DIRECTIONS:
Find the line containing "translate([-pestle_back, -(bowl_r +" and copy it exactly, along with every line after it up to and including the line containing "in imported if". Copy nothing else.

DATASET SECTION:
****************************************

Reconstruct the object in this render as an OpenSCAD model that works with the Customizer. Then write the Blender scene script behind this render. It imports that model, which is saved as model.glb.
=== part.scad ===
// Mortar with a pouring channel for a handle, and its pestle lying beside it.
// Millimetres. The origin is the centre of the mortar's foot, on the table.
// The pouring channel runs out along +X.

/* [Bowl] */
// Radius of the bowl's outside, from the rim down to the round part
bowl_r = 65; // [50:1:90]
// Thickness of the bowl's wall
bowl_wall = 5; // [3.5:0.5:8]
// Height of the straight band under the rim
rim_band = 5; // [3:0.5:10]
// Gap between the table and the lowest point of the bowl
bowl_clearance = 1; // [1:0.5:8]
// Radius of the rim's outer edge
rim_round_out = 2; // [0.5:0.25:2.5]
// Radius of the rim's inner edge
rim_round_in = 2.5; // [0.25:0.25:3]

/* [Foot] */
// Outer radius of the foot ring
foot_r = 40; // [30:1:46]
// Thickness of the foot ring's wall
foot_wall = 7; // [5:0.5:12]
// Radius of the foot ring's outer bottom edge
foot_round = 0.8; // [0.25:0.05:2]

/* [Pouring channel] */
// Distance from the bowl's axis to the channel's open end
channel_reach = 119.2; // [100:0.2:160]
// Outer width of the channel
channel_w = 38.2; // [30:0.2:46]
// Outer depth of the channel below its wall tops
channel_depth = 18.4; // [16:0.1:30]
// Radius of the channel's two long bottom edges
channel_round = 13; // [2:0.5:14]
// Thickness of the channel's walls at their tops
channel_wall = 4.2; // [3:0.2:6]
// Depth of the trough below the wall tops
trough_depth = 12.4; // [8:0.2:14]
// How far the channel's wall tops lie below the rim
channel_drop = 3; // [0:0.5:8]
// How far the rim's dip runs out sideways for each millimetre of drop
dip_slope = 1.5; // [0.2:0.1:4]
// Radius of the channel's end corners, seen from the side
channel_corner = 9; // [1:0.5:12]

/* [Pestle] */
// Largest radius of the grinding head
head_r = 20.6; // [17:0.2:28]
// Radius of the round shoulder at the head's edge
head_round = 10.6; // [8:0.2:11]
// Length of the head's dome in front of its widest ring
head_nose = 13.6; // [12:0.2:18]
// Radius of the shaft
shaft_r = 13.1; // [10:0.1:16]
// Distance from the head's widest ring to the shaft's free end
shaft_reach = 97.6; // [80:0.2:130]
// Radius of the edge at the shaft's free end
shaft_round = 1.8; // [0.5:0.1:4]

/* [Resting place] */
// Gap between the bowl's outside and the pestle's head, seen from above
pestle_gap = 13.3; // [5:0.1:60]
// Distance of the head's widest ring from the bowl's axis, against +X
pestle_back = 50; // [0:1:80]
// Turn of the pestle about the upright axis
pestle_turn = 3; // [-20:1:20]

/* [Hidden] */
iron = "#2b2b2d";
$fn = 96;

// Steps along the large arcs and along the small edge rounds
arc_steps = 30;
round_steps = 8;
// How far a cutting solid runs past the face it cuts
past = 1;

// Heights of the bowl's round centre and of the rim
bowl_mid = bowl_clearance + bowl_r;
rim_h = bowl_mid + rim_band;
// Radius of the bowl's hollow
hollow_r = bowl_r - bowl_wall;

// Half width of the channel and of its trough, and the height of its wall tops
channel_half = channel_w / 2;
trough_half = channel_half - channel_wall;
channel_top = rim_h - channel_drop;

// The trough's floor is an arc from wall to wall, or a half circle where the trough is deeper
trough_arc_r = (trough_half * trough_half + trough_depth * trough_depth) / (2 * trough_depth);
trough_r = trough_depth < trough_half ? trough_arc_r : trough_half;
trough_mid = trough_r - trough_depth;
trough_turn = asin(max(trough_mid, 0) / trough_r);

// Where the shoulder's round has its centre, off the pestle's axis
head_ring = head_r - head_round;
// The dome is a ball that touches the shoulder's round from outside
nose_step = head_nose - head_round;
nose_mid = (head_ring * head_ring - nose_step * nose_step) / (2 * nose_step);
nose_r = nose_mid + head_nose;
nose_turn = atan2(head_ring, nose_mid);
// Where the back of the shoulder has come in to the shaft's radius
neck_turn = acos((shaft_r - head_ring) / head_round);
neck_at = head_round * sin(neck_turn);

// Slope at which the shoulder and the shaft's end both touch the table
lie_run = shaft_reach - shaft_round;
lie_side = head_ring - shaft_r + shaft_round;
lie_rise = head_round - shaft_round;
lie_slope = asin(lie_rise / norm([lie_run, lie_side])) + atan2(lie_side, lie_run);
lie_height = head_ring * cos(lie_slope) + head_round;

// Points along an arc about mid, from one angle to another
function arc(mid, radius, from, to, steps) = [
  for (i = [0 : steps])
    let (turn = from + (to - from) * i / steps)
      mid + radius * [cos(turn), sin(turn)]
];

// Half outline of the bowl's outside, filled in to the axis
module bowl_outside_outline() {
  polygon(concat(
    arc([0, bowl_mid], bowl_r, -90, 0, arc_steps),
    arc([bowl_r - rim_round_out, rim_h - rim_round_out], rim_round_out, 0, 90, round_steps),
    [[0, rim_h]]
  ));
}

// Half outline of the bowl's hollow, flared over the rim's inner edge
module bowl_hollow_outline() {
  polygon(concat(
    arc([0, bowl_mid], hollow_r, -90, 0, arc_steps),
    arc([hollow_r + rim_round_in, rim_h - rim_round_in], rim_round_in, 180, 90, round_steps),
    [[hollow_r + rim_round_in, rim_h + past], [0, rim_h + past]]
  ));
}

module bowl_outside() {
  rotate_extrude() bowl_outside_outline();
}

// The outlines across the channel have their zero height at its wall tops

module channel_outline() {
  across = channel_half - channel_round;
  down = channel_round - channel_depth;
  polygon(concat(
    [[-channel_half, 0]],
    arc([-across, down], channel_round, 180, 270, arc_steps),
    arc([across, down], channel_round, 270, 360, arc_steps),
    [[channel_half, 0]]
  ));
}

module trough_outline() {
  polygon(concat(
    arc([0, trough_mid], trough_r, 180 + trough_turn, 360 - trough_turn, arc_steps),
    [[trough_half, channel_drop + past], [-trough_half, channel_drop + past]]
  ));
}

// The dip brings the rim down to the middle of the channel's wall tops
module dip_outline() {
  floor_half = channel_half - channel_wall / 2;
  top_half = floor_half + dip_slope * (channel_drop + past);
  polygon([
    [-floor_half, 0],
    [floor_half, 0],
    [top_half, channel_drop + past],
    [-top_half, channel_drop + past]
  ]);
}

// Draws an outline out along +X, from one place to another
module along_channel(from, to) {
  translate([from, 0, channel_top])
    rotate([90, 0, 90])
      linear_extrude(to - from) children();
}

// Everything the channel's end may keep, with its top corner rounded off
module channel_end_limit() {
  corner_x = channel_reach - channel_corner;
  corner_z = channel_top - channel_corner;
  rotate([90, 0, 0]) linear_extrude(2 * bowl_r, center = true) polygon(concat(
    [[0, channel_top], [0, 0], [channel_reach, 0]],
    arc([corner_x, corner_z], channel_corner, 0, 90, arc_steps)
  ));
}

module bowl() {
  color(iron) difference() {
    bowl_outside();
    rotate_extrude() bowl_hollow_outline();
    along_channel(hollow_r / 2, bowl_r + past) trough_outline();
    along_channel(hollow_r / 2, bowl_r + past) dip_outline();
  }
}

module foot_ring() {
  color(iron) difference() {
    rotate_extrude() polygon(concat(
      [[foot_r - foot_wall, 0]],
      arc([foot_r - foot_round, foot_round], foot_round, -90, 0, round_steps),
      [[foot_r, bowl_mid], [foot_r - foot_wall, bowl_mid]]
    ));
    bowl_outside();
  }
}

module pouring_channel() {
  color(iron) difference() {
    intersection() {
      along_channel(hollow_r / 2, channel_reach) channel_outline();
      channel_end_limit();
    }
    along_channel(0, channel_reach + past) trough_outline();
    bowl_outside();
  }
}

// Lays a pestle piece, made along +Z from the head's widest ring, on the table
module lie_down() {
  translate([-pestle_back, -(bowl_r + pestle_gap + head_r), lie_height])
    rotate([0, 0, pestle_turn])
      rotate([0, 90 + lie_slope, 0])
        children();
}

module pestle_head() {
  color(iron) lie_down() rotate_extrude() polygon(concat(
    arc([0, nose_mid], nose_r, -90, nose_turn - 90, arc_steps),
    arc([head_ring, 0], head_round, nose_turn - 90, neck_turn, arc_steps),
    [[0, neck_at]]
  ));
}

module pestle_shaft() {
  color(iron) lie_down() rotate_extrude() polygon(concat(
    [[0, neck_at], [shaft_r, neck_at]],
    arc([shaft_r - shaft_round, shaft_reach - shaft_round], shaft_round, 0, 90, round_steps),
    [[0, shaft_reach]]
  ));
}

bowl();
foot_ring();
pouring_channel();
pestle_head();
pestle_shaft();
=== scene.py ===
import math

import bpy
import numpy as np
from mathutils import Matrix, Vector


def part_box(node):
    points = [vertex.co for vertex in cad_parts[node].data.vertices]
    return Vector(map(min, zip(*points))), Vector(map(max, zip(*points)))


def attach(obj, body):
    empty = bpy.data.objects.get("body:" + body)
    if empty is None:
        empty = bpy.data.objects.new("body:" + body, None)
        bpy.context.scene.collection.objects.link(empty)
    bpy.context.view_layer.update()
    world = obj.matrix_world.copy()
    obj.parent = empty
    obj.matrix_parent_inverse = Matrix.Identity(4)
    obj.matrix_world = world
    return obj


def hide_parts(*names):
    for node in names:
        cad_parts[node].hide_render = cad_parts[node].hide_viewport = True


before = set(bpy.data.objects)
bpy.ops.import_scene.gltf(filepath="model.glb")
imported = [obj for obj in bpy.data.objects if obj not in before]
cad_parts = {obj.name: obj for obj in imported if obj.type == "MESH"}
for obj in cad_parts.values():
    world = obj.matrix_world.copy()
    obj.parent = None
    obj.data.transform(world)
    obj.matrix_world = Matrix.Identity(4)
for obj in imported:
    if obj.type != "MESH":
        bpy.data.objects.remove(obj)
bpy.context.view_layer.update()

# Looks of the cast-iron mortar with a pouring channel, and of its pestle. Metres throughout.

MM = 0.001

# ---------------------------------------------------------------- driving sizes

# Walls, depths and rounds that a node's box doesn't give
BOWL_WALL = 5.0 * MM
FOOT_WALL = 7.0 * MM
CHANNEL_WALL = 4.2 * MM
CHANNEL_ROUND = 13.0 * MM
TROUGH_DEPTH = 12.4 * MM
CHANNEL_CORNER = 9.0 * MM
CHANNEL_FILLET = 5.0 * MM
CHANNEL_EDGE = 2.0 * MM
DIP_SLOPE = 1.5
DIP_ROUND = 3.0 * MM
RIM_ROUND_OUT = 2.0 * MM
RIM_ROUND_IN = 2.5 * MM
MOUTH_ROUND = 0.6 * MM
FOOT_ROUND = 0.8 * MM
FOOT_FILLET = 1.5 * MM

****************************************

RESULT:
  translate([-pestle_back, -(bowl_r + pestle_gap + head_r), lie_height])
    rotate([0, 0, pestle_turn])
      rotate([0, 90 + lie_slope, 0])
        children();
}

module pestle_head() {
  color(iron) lie_down() rotate_extrude() polygon(concat(
    arc([0, nose_mid], nose_r, -90, nose_turn - 90, arc_steps),
    arc([head_ring, 0], head_round, nose_turn - 90, neck_turn, arc_steps),
    [[0, neck_at]]
  ));
}

module pestle_shaft() {
  color(iron) lie_down() rotate_extrude() polygon(concat(
    [[0, neck_at], [shaft_r, neck_at]],
    arc([shaft_r - shaft_round, shaft_reach - shaft_round], shaft_round, 0, 90, round_steps),
    [[0, shaft_reach]]
  ));
}

bowl();
foot_ring();
pouring_channel();
pestle_head();
pestle_shaft();
=== scene.py ===
import math

import bpy
import numpy as np
from mathutils import Matrix, Vector


def part_box(node):
    points = [vertex.co for vertex in cad_parts[node].data.vertices]
    return Vector(map(min, zip(*points))), Vector(map(max, zip(*points)))


def attach(obj, body):
    empty = bpy.data.objects.get("body:" + body)
    if empty is None:
        empty = bpy.data.objects.new("body:" + body, None)
        bpy.context.scene.collection.objects.link(empty)
    bpy.context.view_layer.update()
    world = obj.matrix_world.copy()
    obj.parent = empty
    obj.matrix_parent_inverse = Matrix.Identity(4)
    obj.matrix_world = world
    return obj


def hide_parts(*names):
    for node in names:
        cad_parts[node].hide_render = cad_parts[node].hide_viewport = True


before = set(bpy.data.objects)
bpy.ops.import_scene.gltf(filepath="model.glb")
imported = [obj for obj in bpy.data.objects if obj not in before]
cad_parts = {obj.name: obj for obj in imported if obj.type == "MESH"}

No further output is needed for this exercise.